The most recent comparable example in terms of the kind of information exposed was the hack of the dating service Ashley Madison, which affected 33 million accounts  — a fraction of the number exposed in the Yahoo hacks. The company recently settled its case with the FTC and other regulators for $17.5 million, though it will only pay $1.6 million because the business is in serious financial trouble.

Though Yahoo doesn’t appear to be as dire a financial situation as Ashley Madison (Yahoo reported $1.4 billion in bank at the end of September), the company will likely be able to duck paying out a financially crippling fine. That’s because the FTC’s ability to levy fines has been limited. The largest fine it’s ever levied was a $100 million settlement against Lifelock for false advertising. Commissioners have in the past asked Congress for authorization to levy stiffer civil penalties, and though Democrats in the U.S. Senate have been making noise about the Yahoo hacks, it’s unclear if that will amount to anything.

But even if regulators decline to pursue an investigation of Yahoo, the company could instead face financial pressure.

Yahoo is in the process of selling itself to Verizon for $4.8 billion. Verizon was already reportedly pretty queasy after the September hack was revealed, and Bloomberg now reports that the company has an internal legal team exploring whether Verizon can get a discount on or exit entirely from the Yahoo acquisition.

Then there’s the inevitable lawsuits from Yahoo’s own users. Within hours and days of when the hacks were disclosed in September and December, Yahoo was hit with multiple class-action lawsuits. And according to Steve Rubin, a successful class-action could hit Yahoo significantly, because the potential size of the class is so large.

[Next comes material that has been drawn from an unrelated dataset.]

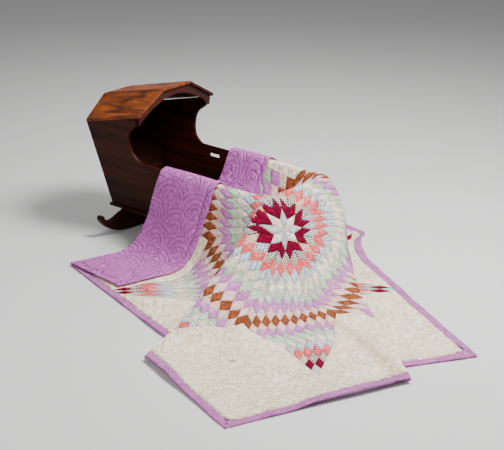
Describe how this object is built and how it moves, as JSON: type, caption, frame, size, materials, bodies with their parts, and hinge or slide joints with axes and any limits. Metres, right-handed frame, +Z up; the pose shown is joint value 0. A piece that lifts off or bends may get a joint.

In the aftermath of Target’s own giant 2013 hack that compromised the information of 40 million credit cards, the retailer agreed to pay $10 million to settle its own class-action lawsuit. When asked how the Target breach compared to the Yahoo hacks in severity and size, Rubin said that the Yahoo breaches “dwarf” what happened at Target.

Correction (December 23, 2:25 p.m.): A previous version of this article misquoted Professor Andrea Matwyshyn discussing the enforcement policies of the FTC. She was referring tot the SEC.